▶ Task prompt:
Will you return, word for word, only the lines from the top of the data below down to and including the one with "groove_width_share = 0.31"?

▶ Supplied data:

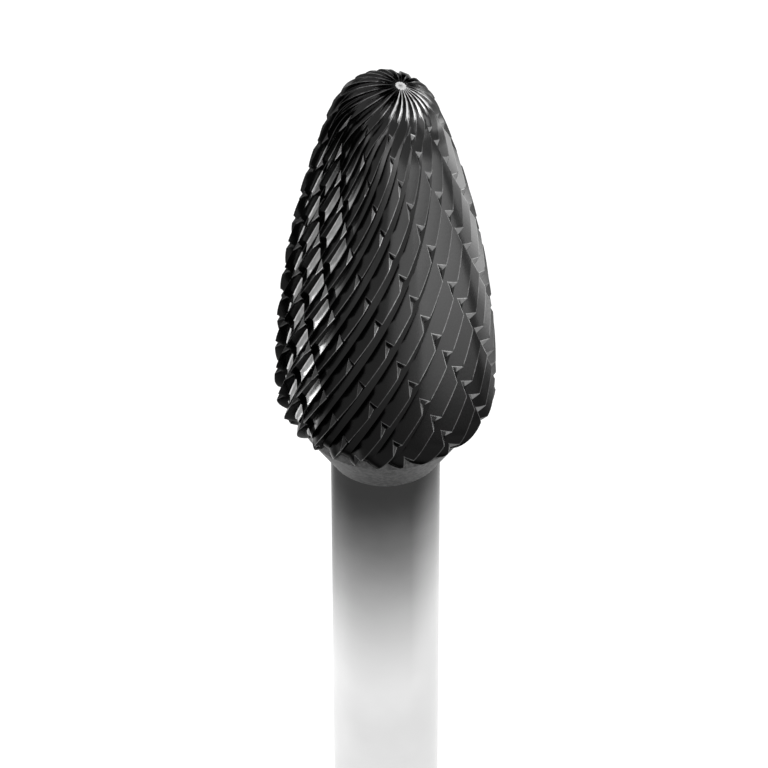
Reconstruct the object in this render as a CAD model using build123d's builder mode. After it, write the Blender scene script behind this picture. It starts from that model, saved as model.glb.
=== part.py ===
from build123d import *
from math import atan2, ceil, cos, degrees, floor, radians, sin, sqrt
import os

# Carbide burr: a tree-shaped head with a round nose and a double cut, on a plain round shank.
# Millimetres. The origin is the centre of the shank's flat end, and +Z runs to the nose.

# The whole tool
head_diameter = 12.0
head_length = 25.0
nose_radius = 3.0
shank_diameter = 6.0
shank_length = 45.0
shank_chamfer = 0.4

# Back end of the head, with heights above the face that the shank is joined to
collar_diameter = 6.2
heel_diameter = 9.3
heel_height = 2.55
heel_cover = 1.1
rim_height = 2.75
rim_diameter = 9.5
widest_height = 4.85

# Primary cut: right-hand teeth. Shares are parts of the step from one cutting edge to the next.
tooth_count = 26
tooth_lead = 62.0
tooth_turn = 5.3
gullet_depth = 0.66
gullet_floor_share = 0.10
land_heel_share = 0.45
land_heel_depth = 0.58

# Every other gullet runs out short of the nose, between these distances from the tip
runout_start = 4.0
runout_end = 1.4
nose_flat_diameter = 0.6

# Secondary cut: left-hand chip breakers, each a groove of even depth that notches every cutting edge
groove_count = 13
groove_lead = 74.0
groove_turn = 2.8
groove_depth = 0.37
groove_width_share = 0.31

# Derived sizes
head_radius = head_diameter / 2
heel_radius = heel_diameter / 2
nose_centre = head_length - nose_radius
flank_rise = nose_centre - widest_height
flank_radius = (flank_rise**2 + head_radius**2 - nose_radius**2) / (2 * (head_radius - nose_radius))
flank_top = widest_height + flank_radius * sin(atan2(flank_rise, flank_radius - head_radius))
back_drop = head_radius - rim_diameter / 2
back_fall = widest_height - rim_height
back_radius = (back_fall**2 + back_drop**2) / (2 * back_drop)

cut_bottom = widest_height - 0.98 * back_radius
cut_top = nose_centre + sqrt(nose_radius**2 - (nose_flat_diameter / 2) ** 2)
tooth_pitch = 360 / tooth_count
groove_pitch = 360 / groove_count
tooth_twist = 360 / tooth_lead
cross_twist = tooth_twist + 360 / groove_lead

notch_end_share = 1 - groove_depth / land_heel_depth * (1 - land_heel_share)
column_shares = (0.0, gullet_floor_share, land_heel_share, notch_end_share)
column_depths = (0.0, gullet_depth, land_heel_depth, groove_depth)
row_shares = (0.0, groove_width_share / 2, 0.5, 1 - groove_width_share / 2)
CUTTING_EDGE = 0
GROOVE_MIDDLE = 0


def envelope(height):
    """Radius of the cutting edges at a height above the head's back face."""
    if height < widest_height:
        return head_radius - back_radius + sqrt(back_radius**2 - (widest_height - height) ** 2)
    if height < flank_top:
        return head_radius - flank_radius + sqrt(flank_radius**2 - (height - widest_height) ** 2)
    return sqrt(nose_radius**2 - (height - nose_centre) ** 2)


def depth_scale(tooth, height):
    """Share of the full depth that the gullet ahead of a cutting edge has at a height."""
    scale = envelope(height) / head_radius
    if tooth % 2 == 0:
        return scale
    left = (head_length - runout_end - height) / (runout_start - runout_end)
    return scale * min(max(left, 0.0), 1.0)


def cut_point(column, row):
    """Point where a line along a tooth meets a line along a chip breaker."""
    tooth, kind = divmod(column, len(column_shares))
    groove, place = divmod(row, len(row_shares))
    phase = tooth_turn + (tooth + column_shares[kind]) * tooth_pitch
    cross = groove_turn + (groove + row_shares[place]) * groove_pitch
    free_height = (cross - phase) / cross_twist
    height = min(max(free_height, cut_bottom), cut_top)
    radius = envelope(height) - column_depths[kind] * depth_scale(tooth, height)
    if kind == CUTTING_EDGE and place == GROOVE_MIDDLE and height == free_height:
        radius -= groove_depth * min(depth_scale(tooth, height), depth_scale(tooth - 1, height))
    angle = radians(phase + tooth_twist * height)
    return Vector(radius * sin(angle), -radius * cos(angle), shank_length + height)


def facets(column):
    """Triangles of the strip between one line along a tooth and the next."""
    phase = tooth_turn + column / len(column_shares) * tooth_pitch
    lowest = floor((phase + cut_bottom * cross_twist - groove_turn) / groove_pitch) - 1
    highest = ceil((phase + cut_top * cross_twist - groove_turn) / groove_pitch) + 1
    found = []
    for row in range(lowest * len(row_shares), highest * len(row_shares)):
        near, near_up = cut_point(column, row), cut_point(column, row + 1)
        far, far_up = cut_point(column + 1, row), cut_point(column + 1, row + 1)
        if row % len(row_shares) == GROOVE_MIDDLE:
            corners = [(near, far, far_up), (near, far_up, near_up)]
        else:
            corners = [(near, far, near_up), (far, far_up, near_up)]
        for corner in corners:
            sides = [(corner[i] - corner[i - 1]).length for i in range(3)]
            if min(sides) > 1e-6:
                found.append(Face(Wire.make_polygon(corner)))
    return found


def end_face(height_row):
    """Flat face that closes the cut surface at one end."""
    ring = [cut_point(column, height_row) for column in range(tooth_count * len(column_shares))]
    return Face(Wire.make_polygon(ring))


with BuildPart() as carbide_head:
    skin = [end_face(-1000), end_face(1000)]
    for column in range(tooth_count * len(column_shares)):
        skin += facets(column)
    add(Solid(Shell(skin)))
    with BuildSketch(Plane.XZ):
        with BuildLine():
            Polyline(
                (0, shank_length),
                (collar_diameter / 2, shank_length),
                (heel_radius, shank_length + heel_height),
                (heel_radius, shank_length + heel_height + heel_cover),
                (0, shank_length + heel_height + heel_cover),
                close=True,
            )
        make_face()
    revolve(axis=Axis.Z)
carbide_head.part.label = "carbide_head"

with BuildPart() as steel_shank:
    with BuildSketch(Plane.XY):
        Circle(shank_diameter / 2)
    extrude(amount=shank_length)
    chamfer(steel_shank.edges().group_by(Axis.Z)[0], shank_chamfer)
steel_shank.part.label = "steel_shank"

os.makedirs("parts", exist_ok=True)
for piece in (carbide_head, steel_shank):
    export_step(piece.part, f"parts/{piece.part.label}.step")
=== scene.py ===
from math import atan2, ceil, cos, degrees, floor, pi, radians, sin, sqrt

import bpy
from mathutils import Euler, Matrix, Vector


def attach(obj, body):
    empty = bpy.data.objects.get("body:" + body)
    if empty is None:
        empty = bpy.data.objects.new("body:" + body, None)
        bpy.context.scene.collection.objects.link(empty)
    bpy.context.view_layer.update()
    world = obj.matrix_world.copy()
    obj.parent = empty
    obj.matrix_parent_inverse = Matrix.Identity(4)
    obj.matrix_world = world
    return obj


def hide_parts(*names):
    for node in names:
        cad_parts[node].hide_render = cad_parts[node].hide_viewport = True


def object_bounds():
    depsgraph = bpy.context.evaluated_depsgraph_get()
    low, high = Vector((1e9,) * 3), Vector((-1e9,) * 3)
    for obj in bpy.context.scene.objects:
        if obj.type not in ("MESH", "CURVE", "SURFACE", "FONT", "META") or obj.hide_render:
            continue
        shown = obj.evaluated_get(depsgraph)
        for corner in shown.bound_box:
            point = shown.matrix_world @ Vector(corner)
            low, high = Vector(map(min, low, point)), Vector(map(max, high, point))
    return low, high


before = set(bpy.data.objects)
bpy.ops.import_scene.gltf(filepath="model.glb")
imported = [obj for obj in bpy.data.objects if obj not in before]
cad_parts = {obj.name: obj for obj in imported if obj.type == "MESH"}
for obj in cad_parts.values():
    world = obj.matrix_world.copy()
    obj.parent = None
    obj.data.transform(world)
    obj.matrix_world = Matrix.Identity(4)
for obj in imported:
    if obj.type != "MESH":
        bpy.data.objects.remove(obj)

cad_box = [list(map(float, corner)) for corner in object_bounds()]
MM = 0.001

# Sizes of the tool in mm and degrees, as in the part's source. A share is a part of the step from one
# cutting edge, or one groove, to the next. Heights of the head are above the face that the shank meets.
HEAD_RADIUS, HEAD_LENGTH = 6.0, 25.0
NOSE_RADIUS, NOSE_FLAT_RADIUS = 3.0, 0.3
SHANK_LENGTH = 45.0
COLLAR_RADIUS, HEEL_RADIUS, HEEL_HEIGHT, HEEL_COVER = 3.1, 4.65, 2.55, 1.1
RIM_HEIGHT, RIM_RADIUS, WIDEST_HEIGHT, BACK_SHARE = 2.75, 4.75, 4.85, 0.98
TEETH, TOOTH_LEAD, TOOTH_TURN = 26, 62.0, 5.3
LAND_HEEL_SHARE, LAND_HEEL_DEPTH = 0.45, 0.58
GROOVES, GROOVE_LEAD, GROOVE_TURN = 13, 74.0, 2.8
GROOVE_DEPTH, GROOVE_SHARE = 0.37, 0.31

# Form that only the visual has: the bevel on each cutting edge, the collar's small chamfer, where every
# other gullet runs out below the tip, and how far the flutes at the tip lean, towards which side, and how
# far below the nose's centre the lean begins
EDGE_BEVEL_SHARE = 0.02
COLLAR_CHAMFER = 0.06
RUNOUT_START, RUNOUT_END = 1.6, 0.5
NOSE_LEAN, NOSE_LEAN_TURN, LEAN_DROP = radians(17.4), radians(68), 0.5

# Smoothness: angles above which an edge stays sharp, and faces round the heel
SHARP_TOOTH, SHARP_HEEL = radians(24), radians(30)
HEEL_SEGMENTS = 160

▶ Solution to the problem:
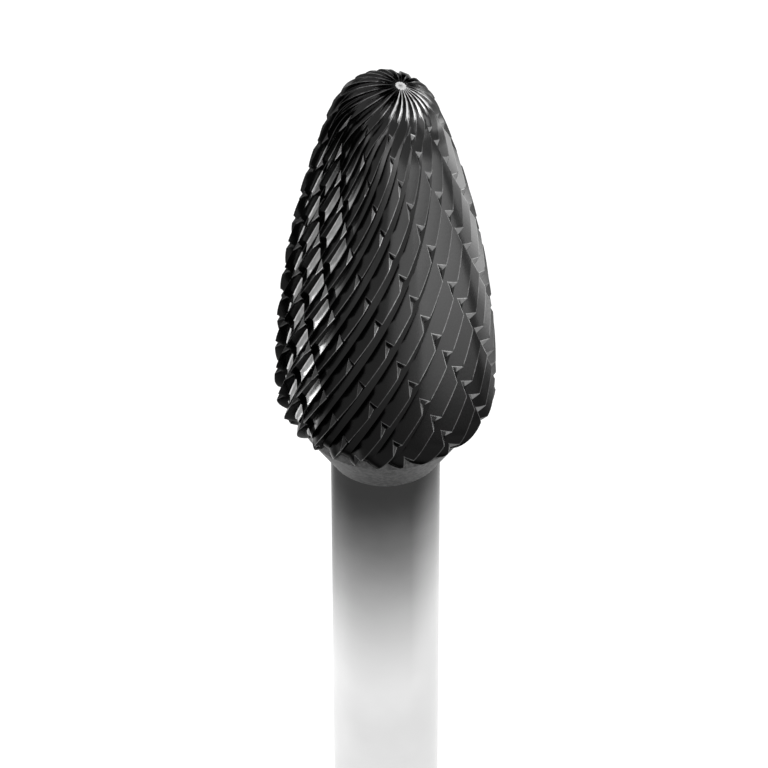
Reconstruct the object in this render as a CAD model using build123d's builder mode. After it, write the Blender scene script behind this picture. It starts from that model, saved as model.glb.
=== part.py ===
from build123d import *
from math import atan2, ceil, cos, degrees, floor, radians, sin, sqrt
import os

# Carbide burr: a tree-shaped head with a round nose and a double cut, on a plain round shank.
# Millimetres. The origin is the centre of the shank's flat end, and +Z runs to the nose.

# The whole tool
head_diameter = 12.0
head_length = 25.0
nose_radius = 3.0
shank_diameter = 6.0
shank_length = 45.0
shank_chamfer = 0.4

# Back end of the head, with heights above the face that the shank is joined to
collar_diameter = 6.2
heel_diameter = 9.3
heel_height = 2.55
heel_cover = 1.1
rim_height = 2.75
rim_diameter = 9.5
widest_height = 4.85

# Primary cut: right-hand teeth. Shares are parts of the step from one cutting edge to the next.
tooth_count = 26
tooth_lead = 62.0
tooth_turn = 5.3
gullet_depth = 0.66
gullet_floor_share = 0.10
land_heel_share = 0.45
land_heel_depth = 0.58

# Every other gullet runs out short of the nose, between these distances from the tip
runout_start = 4.0
runout_end = 1.4
nose_flat_diameter = 0.6

# Secondary cut: left-hand chip breakers, each a groove of even depth that notches every cutting edge
groove_count = 13
groove_lead = 74.0
groove_turn = 2.8
groove_depth = 0.37
groove_width_share = 0.31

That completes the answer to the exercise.